The data below is to be returned in full and exactly.

## START Provided data

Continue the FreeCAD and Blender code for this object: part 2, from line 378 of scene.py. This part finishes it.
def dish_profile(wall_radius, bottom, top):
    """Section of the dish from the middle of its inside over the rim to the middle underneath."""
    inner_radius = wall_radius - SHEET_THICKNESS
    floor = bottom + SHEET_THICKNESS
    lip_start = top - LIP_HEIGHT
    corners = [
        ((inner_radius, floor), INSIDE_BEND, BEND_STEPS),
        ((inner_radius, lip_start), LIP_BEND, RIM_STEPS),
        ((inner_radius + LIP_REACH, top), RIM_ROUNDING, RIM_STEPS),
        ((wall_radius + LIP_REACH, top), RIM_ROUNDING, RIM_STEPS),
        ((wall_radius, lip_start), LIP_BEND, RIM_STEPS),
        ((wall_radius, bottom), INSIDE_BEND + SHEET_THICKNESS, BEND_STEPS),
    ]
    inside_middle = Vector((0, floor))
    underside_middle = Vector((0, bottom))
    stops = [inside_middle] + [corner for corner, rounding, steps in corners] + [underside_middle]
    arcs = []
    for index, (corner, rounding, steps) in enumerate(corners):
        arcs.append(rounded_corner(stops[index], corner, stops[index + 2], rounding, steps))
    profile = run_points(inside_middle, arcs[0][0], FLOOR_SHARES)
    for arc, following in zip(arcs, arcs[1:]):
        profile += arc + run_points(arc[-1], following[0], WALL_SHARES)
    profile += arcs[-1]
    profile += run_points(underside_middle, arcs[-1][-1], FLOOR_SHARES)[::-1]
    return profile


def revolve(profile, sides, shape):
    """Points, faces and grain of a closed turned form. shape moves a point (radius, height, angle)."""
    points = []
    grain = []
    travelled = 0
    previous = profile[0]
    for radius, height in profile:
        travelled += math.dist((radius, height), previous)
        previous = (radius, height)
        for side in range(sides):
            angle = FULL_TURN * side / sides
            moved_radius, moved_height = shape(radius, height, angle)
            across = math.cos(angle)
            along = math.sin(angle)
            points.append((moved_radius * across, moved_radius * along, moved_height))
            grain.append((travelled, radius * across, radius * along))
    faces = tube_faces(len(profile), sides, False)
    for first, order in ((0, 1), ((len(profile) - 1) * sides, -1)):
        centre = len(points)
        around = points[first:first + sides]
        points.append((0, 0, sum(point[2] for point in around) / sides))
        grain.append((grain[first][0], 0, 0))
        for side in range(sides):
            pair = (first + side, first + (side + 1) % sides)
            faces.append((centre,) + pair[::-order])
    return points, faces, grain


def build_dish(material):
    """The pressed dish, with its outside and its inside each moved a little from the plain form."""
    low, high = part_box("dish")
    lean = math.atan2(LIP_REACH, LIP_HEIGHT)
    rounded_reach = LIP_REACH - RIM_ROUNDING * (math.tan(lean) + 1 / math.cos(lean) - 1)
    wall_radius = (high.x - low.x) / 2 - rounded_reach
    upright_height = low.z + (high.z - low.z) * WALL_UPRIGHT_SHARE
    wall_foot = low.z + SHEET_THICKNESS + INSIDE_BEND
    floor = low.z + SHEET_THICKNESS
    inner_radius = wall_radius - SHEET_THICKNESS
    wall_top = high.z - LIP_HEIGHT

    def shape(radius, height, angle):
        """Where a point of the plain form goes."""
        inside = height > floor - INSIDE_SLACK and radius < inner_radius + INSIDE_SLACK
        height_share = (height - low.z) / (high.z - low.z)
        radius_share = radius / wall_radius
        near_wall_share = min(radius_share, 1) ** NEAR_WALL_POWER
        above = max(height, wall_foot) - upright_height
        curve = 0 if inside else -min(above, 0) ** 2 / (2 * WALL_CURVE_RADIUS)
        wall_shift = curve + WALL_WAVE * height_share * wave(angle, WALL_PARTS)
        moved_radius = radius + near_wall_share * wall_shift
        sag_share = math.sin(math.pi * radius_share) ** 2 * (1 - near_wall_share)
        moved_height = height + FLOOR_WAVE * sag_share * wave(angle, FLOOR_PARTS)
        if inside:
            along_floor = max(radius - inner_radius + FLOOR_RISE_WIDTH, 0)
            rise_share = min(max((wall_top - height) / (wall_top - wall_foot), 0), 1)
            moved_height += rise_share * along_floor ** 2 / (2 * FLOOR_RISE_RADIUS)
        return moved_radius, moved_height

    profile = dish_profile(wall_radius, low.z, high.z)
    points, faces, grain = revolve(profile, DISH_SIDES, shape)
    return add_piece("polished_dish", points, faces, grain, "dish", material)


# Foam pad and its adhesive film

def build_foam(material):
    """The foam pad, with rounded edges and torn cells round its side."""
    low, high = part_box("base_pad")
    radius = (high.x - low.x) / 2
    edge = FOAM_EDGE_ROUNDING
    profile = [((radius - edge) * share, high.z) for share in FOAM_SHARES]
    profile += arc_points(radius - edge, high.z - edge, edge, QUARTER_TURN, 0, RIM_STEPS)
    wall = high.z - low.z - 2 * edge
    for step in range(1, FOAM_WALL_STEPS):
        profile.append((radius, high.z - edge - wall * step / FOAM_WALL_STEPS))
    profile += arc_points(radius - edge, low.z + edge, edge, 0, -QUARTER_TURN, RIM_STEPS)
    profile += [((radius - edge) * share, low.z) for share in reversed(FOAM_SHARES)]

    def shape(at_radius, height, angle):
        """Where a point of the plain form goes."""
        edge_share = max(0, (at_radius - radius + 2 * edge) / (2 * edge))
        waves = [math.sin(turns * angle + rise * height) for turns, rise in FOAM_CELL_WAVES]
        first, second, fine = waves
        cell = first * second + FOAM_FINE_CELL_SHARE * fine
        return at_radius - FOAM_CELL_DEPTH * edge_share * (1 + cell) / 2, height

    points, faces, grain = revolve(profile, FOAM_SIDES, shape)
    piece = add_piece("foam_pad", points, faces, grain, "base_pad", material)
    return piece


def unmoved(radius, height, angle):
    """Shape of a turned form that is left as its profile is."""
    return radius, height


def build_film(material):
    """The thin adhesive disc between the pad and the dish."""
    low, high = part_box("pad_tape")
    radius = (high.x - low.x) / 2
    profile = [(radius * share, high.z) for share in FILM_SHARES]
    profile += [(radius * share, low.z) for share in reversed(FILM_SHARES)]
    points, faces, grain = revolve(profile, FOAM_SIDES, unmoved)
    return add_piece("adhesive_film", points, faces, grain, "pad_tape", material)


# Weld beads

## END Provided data

- Finished task:
Continue the FreeCAD and Blender code for this object: part 2, from line 378 of scene.py. This part finishes it.
def dish_profile(wall_radius, bottom, top):
    """Section of the dish from the middle of its inside over the rim to the middle underneath."""
    inner_radius = wall_radius - SHEET_THICKNESS
    floor = bottom + SHEET_THICKNESS
    lip_start = top - LIP_HEIGHT
    corners = [
        ((inner_radius, floor), INSIDE_BEND, BEND_STEPS),
        ((inner_radius, lip_start), LIP_BEND, RIM_STEPS),
        ((inner_radius + LIP_REACH, top), RIM_ROUNDING, RIM_STEPS),
        ((wall_radius + LIP_REACH, top), RIM_ROUNDING, RIM_STEPS),
        ((wall_radius, lip_start), LIP_BEND, RIM_STEPS),
        ((wall_radius, bottom), INSIDE_BEND + SHEET_THICKNESS, BEND_STEPS),
    ]
    inside_middle = Vector((0, floor))
    underside_middle = Vector((0, bottom))
    stops = [inside_middle] + [corner for corner, rounding, steps in corners] + [underside_middle]
    arcs = []
    for index, (corner, rounding, steps) in enumerate(corners):
        arcs.append(rounded_corner(stops[index], corner, stops[index + 2], rounding, steps))
    profile = run_points(inside_middle, arcs[0][0], FLOOR_SHARES)
    for arc, following in zip(arcs, arcs[1:]):
        profile += arc + run_points(arc[-1], following[0], WALL_SHARES)
    profile += arcs[-1]
    profile += run_points(underside_middle, arcs[-1][-1], FLOOR_SHARES)[::-1]
    return profile


def revolve(profile, sides, shape):
    """Points, faces and grain of a closed turned form. shape moves a point (radius, height, angle)."""
    points = []
    grain = []
    travelled = 0
    previous = profile[0]
    for radius, height in profile:
        travelled += math.dist((radius, height), previous)
        previous = (radius, height)
        for side in range(sides):
            angle = FULL_TURN * side / sides
            moved_radius, moved_height = shape(radius, height, angle)
            across = math.cos(angle)
            along = math.sin(angle)
            points.append((moved_radius * across, moved_radius * along, moved_height))
            grain.append((travelled, radius * across, radius * along))
    faces = tube_faces(len(profile), sides, False)
    for first, order in ((0, 1), ((len(profile) - 1) * sides, -1)):
        centre = len(points)
        around = points[first:first + sides]
        points.append((0, 0, sum(point[2] for point in around) / sides))
        grain.append((grain[first][0], 0, 0))
        for side in range(sides):
            pair = (first + side, first + (side + 1) % sides)
            faces.append((centre,) + pair[::-order])
    return points, faces, grain


def build_dish(material):
    """The pressed dish, with its outside and its inside each moved a little from the plain form."""
    low, high = part_box("dish")
    lean = math.atan2(LIP_REACH, LIP_HEIGHT)
    rounded_reach = LIP_REACH - RIM_ROUNDING * (math.tan(lean) + 1 / math.cos(lean) - 1)
    wall_radius = (high.x - low.x) / 2 - rounded_reach
    upright_height = low.z + (high.z - low.z) * WALL_UPRIGHT_SHARE
    wall_foot = low.z + SHEET_THICKNESS + INSIDE_BEND
    floor = low.z + SHEET_THICKNESS
    inner_radius = wall_radius - SHEET_THICKNESS
    wall_top = high.z - LIP_HEIGHT

    def shape(radius, height, angle):
        """Where a point of the plain form goes."""
        inside = height > floor - INSIDE_SLACK and radius < inner_radius + INSIDE_SLACK
        height_share = (height - low.z) / (high.z - low.z)
        radius_share = radius / wall_radius
        near_wall_share = min(radius_share, 1) ** NEAR_WALL_POWER
        above = max(height, wall_foot) - upright_height
        curve = 0 if inside else -min(above, 0) ** 2 / (2 * WALL_CURVE_RADIUS)
        wall_shift = curve + WALL_WAVE * height_share * wave(angle, WALL_PARTS)
        moved_radius = radius + near_wall_share * wall_shift
        sag_share = math.sin(math.pi * radius_share) ** 2 * (1 - near_wall_share)
        moved_height = height + FLOOR_WAVE * sag_share * wave(angle, FLOOR_PARTS)
        if inside:
            along_floor = max(radius - inner_radius + FLOOR_RISE_WIDTH, 0)
            rise_share = min(max((wall_top - height) / (wall_top - wall_foot), 0), 1)
            moved_height += rise_share * along_floor ** 2 / (2 * FLOOR_RISE_RADIUS)
        return moved_radius, moved_height

    profile = dish_profile(wall_radius, low.z, high.z)
    points, faces, grain = revolve(profile, DISH_SIDES, shape)
    return add_piece("polished_dish", points, faces, grain, "dish", material)


# Foam pad and its adhesive film

def build_foam(material):
    """The foam pad, with rounded edges and torn cells round its side."""
    low, high = part_box("base_pad")
    radius = (high.x - low.x) / 2
    edge = FOAM_EDGE_ROUNDING
    profile = [((radius - edge) * share, high.z) for share in FOAM_SHARES]
    profile += arc_points(radius - edge, high.z - edge, edge, QUARTER_TURN, 0, RIM_STEPS)
    wall = high.z - low.z - 2 * edge
    for step in range(1, FOAM_WALL_STEPS):
        profile.append((radius, high.z - edge - wall * step / FOAM_WALL_STEPS))
    profile += arc_points(radius - edge, low.z + edge, edge, 0, -QUARTER_TURN, RIM_STEPS)
    profile += [((radius - edge) * share, low.z) for share in reversed(FOAM_SHARES)]

    def shape(at_radius, height, angle):
        """Where a point of the plain form goes."""
        edge_share = max(0, (at_radius - radius + 2 * edge) / (2 * edge))
        waves = [math.sin(turns * angle + rise * height) for turns, rise in FOAM_CELL_WAVES]
        first, second, fine = waves
        cell = first * second + FOAM_FINE_CELL_SHARE * fine
        return at_radius - FOAM_CELL_DEPTH * edge_share * (1 + cell) / 2, height

    points, faces, grain = revolve(profile, FOAM_SIDES, shape)
    piece = add_piece("foam_pad", points, faces, grain, "base_pad", material)
    return piece


def unmoved(radius, height, angle):
    """Shape of a turned form that is left as its profile is."""
    return radius, height


def build_film(material):
    """The thin adhesive disc between the pad and the dish."""
    low, high = part_box("pad_tape")
    radius = (high.x - low.x) / 2
    profile = [(radius * share, high.z) for share in FILM_SHARES]
    profile += [(radius * share, low.z) for share in reversed(FILM_SHARES)]
    points, faces, grain = revolve(profile, FOAM_SIDES, unmoved)
    return add_piece("adhesive_film", points, faces, grain, "pad_tape", material)


# Weld beads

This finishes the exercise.